Auf der Lautebene ist die Dichtung, nach Novalis, „ein sich selbst bildendes Wesen“, also ein primär aus der Sprache selbst erwachsendes Wesen. Von daher wird auch seine Gleichsetzung der Wortkunst mit musikalischem Komponieren plausibel. Die Klangstruktur des Sprachmaterials ist die Prämisse dichterischer Rede und bestimmt weitgehend deren Bedeutungsgehalt. „Jedes Wort sollte eine akustische Formel seiner Konstruktion, seiner Aussprache sein“, heisst es in der Enzyklopädie (VI): „Die Aussprache selbst ist ein höheres, mimisches Zeichen einer höhern Aussprache – Sinnkonstruktion des Worts.“
Doch selbst den Nicht-Sinn, den Un-Sinn nimmt Novalis zu Gunsten reiner Klanglichkeit in Kauf, wenn er festhält: „Gedichte – bloss wohlklingend und voll schöner Worte – aber auch ohne allen Sinn und Zusammenhang …“ − Eine Ergänzung und Bestätigung dazu findet sich in den Logologischen Fragmenten, wo die freie Rede des Dichters der begrifflich ordnenden Rede des Philosophen entgegengehalten wird: Dichterische Worte „sind nicht allgemeine Zeichen“ mit konventioneller Bedeutung, sondern „Töne sind es – Zauberworte, die schöne Gruppen um sich her bewegen“.
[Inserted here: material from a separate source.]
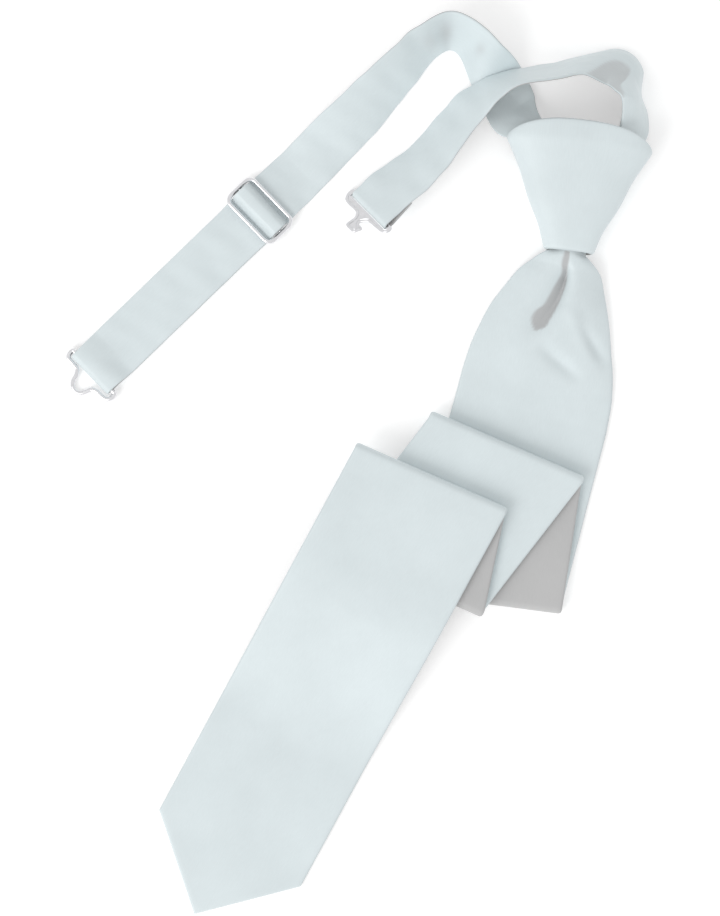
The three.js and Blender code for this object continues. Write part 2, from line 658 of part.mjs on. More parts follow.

Wenn Novalis an anderer Stelle die Dichterrede mit den Orakelsprüchen von Delphi nicht nur vergleicht, sie vielmehr damit gleichsetzt, nimmt sich dies, dem Rückgriff zum Trotz, wie eine Vorwegnahme modernistischer Poetiken aus: Bei Stéphane Mallarmé, bei Welimir Chlebnikow und manch einem andern Autor der europäischen Moderne wären ähnliche Aussagen in nahezu identischem Wortlaut ausfindig zu machen.
Was für Novalis wie für die späteren Modernisten dichterische Normalität war, haben sich bekanntlich Jacques Lacan und Jacques Derrida gleichermassen zueigen gemacht, um ihre doktrinären Lehren zu begründen. Auch hier beherrscht die Lautlichkeit die Semantik, das Sagen die Aussage – dies mit dem freilich schwerwiegenden Vorbehalt, dass das Verfahren lediglich innerhalb einer und derselben Sprache anwendbar ist.
Was im Französischen oder im Deutschen gleich oder ähnlich klingt, findet im Russischen oder im Englischen keinerlei Entsprechung. „Sein / Seyn“ bei Heidegger, „abîme / abyme“ bei Derrida, „n’être / naître“ und „Dieu / d’yeux“ bei Jabès sind Beispiele dafür. − Das ist die Krux aller Wortspiele, aller assonantischen Aphorismen und, mehr noch, aller philosophischen (oder zumindest sophistischen) Versuche, den Wortklang als Generator von Bedeutung zu instrumentalisieren, eine Krux, die den Lacanismus wie den Derridismus, deren Lehren weitgehend auf innersprachliche Assonanzen abheben, obsolet erscheinen lässt.
Um aufs Deutsche und auf Novalis zurückzukommen: Evoziert der Begriff „Krieg“ (wenn man von seiner Aussprache ausgeht) nicht vielleicht eher ein „Kriechen“ als ein „Kriegen“? Und was mag es bedeuten, dass das deutsche Wort „Krieg“, russisch ausgesprochen (krik), unversehens als „Schrei“ verstanden wird? Oder im Englischen (crick) als „Steingalle“ oder als „Verrenkung“? Und in andern Sprachen nochmals anders!